Two grand-sons became war heros and survived and married, their sister was the famous Elsa Stralia who had a great voice but the silliest of names (the Victorian propensity for making up grandiose stage names ended with her). The papers say little about famous people's self-terminating relatives as is their practice, so the truth might rest only with the family but that, although there are probably many descendants, is not within my purview.

I do hope the Canterbury Museum in NZ prove to have a picture of Hugo Fischer and that it is him in the photo belonging to the Californian Institution. Sir J. J. Kinsey was a mad photographer and it is he upon the lawn taking tea with Mark Twain and suite amongst which I believe is Amelia and Adelaide though I cannot prove it.
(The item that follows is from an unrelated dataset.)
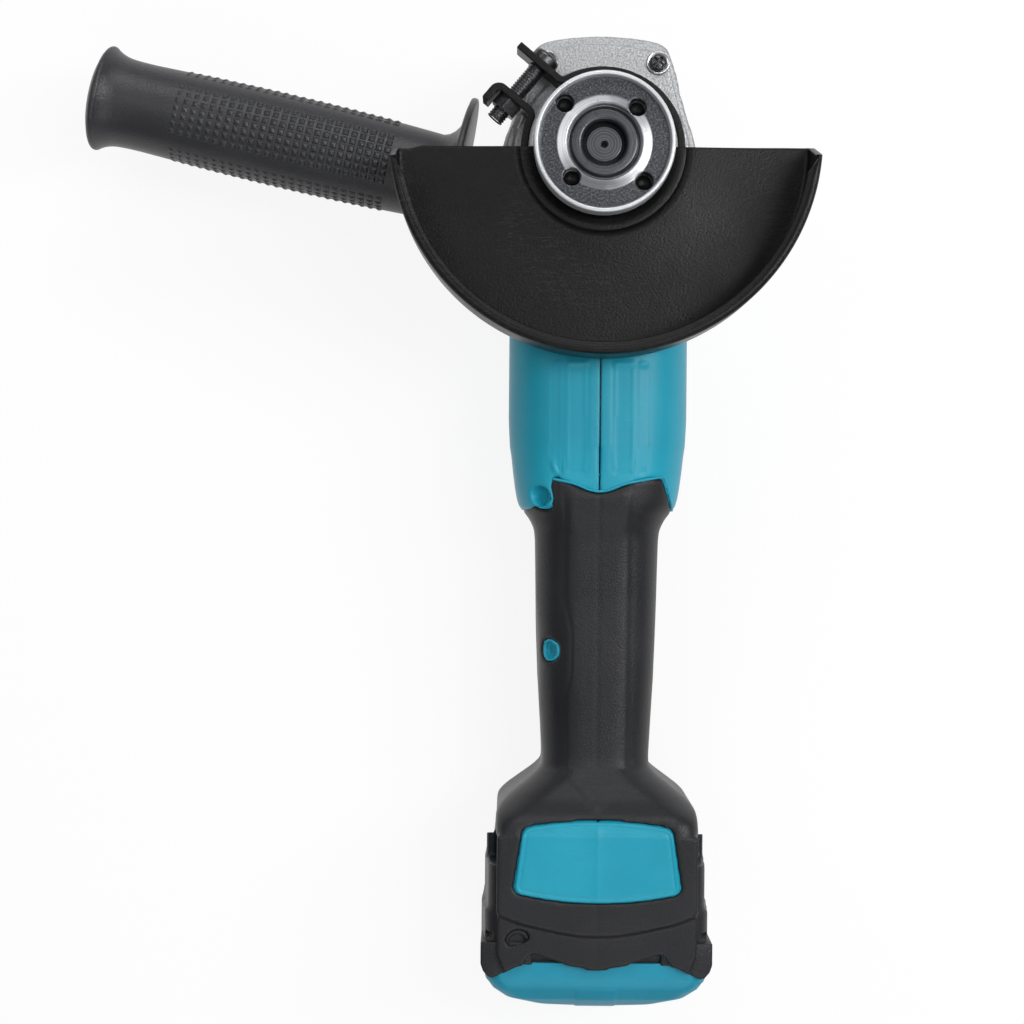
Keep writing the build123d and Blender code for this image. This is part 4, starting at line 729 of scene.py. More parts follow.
def mouthFrame(points, mouth):
    # Distance along Y, angle and reach of points about the corner that a screw mouth sits on.
    x = mouth["centreX"] - points[:, 0]
    z = points[:, 2] - mouth["centreZ"]
    return points[:, 1] - mouth["y"], np.degrees(np.arctan2(z, x)), np.hypot(x, z)


def gridPlace(away, angle):
    grid = mouthGrid
    row = (away - grid["rowStart"]) / grid["rowStep"]
    return row, (angle - grid["columnStart"]) / grid["columnStep"]


def outlineTable(points, mouth):
    # The body's outer reach round that corner, by distance and angle; the mouth itself is bridged.
    away, angle, reach = mouthFrame(points, mouth)
    row, column = (np.round(value).astype(int) for value in gridPlace(away, angle))
    rows, columns = mouthGrid["rows"], mouthGrid["columns"]
    held = (row >= 0) & (row < rows) & (column >= 0) & (column < columns)
    table = np.zeros((rows, columns))
    np.maximum.at(table, (row[held], column[held]), reach[held])
    low, high = mouthGrid["bridge"]
    for place in range(low + 1, high):
        table[place] = table[low] + (table[high] - table[low]) * (place - low) / (high - low)
    for turn in range(3):
        table[1:-1] = (table[:-2] + 2 * table[1:-1] + table[2:]) / 4
        table[:, 1:-1] = (table[:, :-2] + 2 * table[:, 1:-1] + table[:, 2:]) / 4
    return table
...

Yet.

Monday, January 11, 2010

Mystery tune solved

Just before I was about to launch a you tube plea to find a unidentified song I found it viz usage of 'tunatic' an application for identifying music. It had not worked in the past because my speakers were not loud enough.

The tune was by a Swedish group (I guessed the language aright! Legend, I!) called "Raymond and Maria" and the song was " Ingen vill veta var du köpt din tröja" which translates as "Nobody wants to know where you bought your sweater." Don't ask but it's a poppy little tine, for which I am a sucker.